In June, before Tilray went public, it filed its S-1 prospectus with the U.S. Securities and Exchange Commission. The filing estimated that 912,000 square feet of facilities would be complete by year's end, with a little over 850,000 square feet in growing capacity. But Tilray has close to 3 million square feet in undeveloped land. How much of this will be devoted to capacity expansion? Your guess is as good as Wall Street's right now.
2. Laying the groundwork costs a lot of money
Secondly, marijuana growers aren't going to simply snap their fingers and have their entire supply chain and sales channels fall into place. Laying the foundation for long-term success is very expensive, and it'll likely mean years of major expenses for top-tier pot stocks like Canopy Growth.
Even with Canopy expected to lead the way on the revenue front, or at worst lock up the No. 2 spot behind Aurora Cannabis, it's going to be spending liberally on acquisitions, capacity expansion, its international push, marketing and branding, and product development. The amount that Canopy's management will spend each quarter is simply proving unpredictable.
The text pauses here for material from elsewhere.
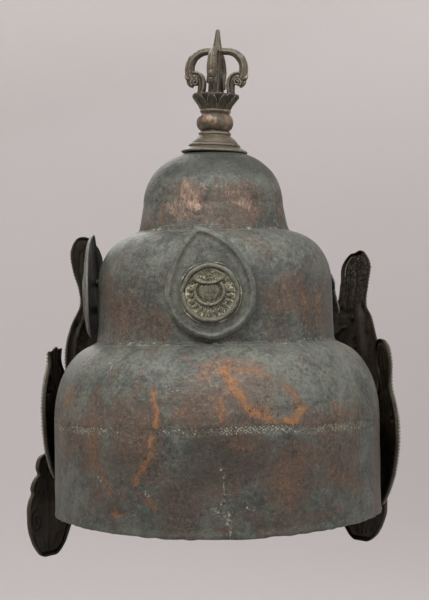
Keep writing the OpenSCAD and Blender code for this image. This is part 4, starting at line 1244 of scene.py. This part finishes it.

What has proven predictable are its huge losses. In the company's most recent quarter, Canopy Growth lost almost CA$215 million on an operating basis, suggesting that these losses are likely to continue for many quarters to come.
3. Regulatory red tape is a problem
Third, falling profit estimates could be blamed on regulatory red tape.
When Canada legalized recreational weed in October, regulators reassured the public that there would be more than enough supply to meet demand. In some provinces, it took just hours to prove that thesis incorrect. Nearly all of Canada's provinces have suffered from temporary supply shortages, with a few suggesting that it could be months before supply is sufficient to meet demand. The culprit is likely Health Canada.
The regulatory agency responsible for overseeing the Canadian pot industry has a backlog of cultivation licenses and sales permits that are taking many months to approve. As a result, supply shortages are reducing the sales potential of some cannabis growers, and it may be driving a small percentage of consumers back to the black market.
4. Share-based dilution takes its toll
As much as you're probably sick and tired of hearing me talk about share-based dilution, it's become a real problem, and it's likely weighing on the profit estimates of pot stocks.
Since banks have been most reluctant to lend to marijuana stocks on a nondilutive basis, most pot stocks have turned to bought-deal offerings to raise capital. This involves selling stock, convertible debentures, stock options, and/or warrants in order to raise cash. While successful, these offerings have a downside of ballooning a company's outstanding share count. This weighs on the price of a stock, as well as pushes EPS down for profitable companies.
Aurora Cannabis, the king of share-based dilution, has seen its share count rocket from 16 million at the end of fiscal 2014 to nearly 962 million as of Aurora's most recent quarter. Even with improved net income and margins, Aurora could actually see its EPS decline as a result of dilution.
Long story short, it's time for investors to once again consider toning down their expectations for marijuana stocks in the near term.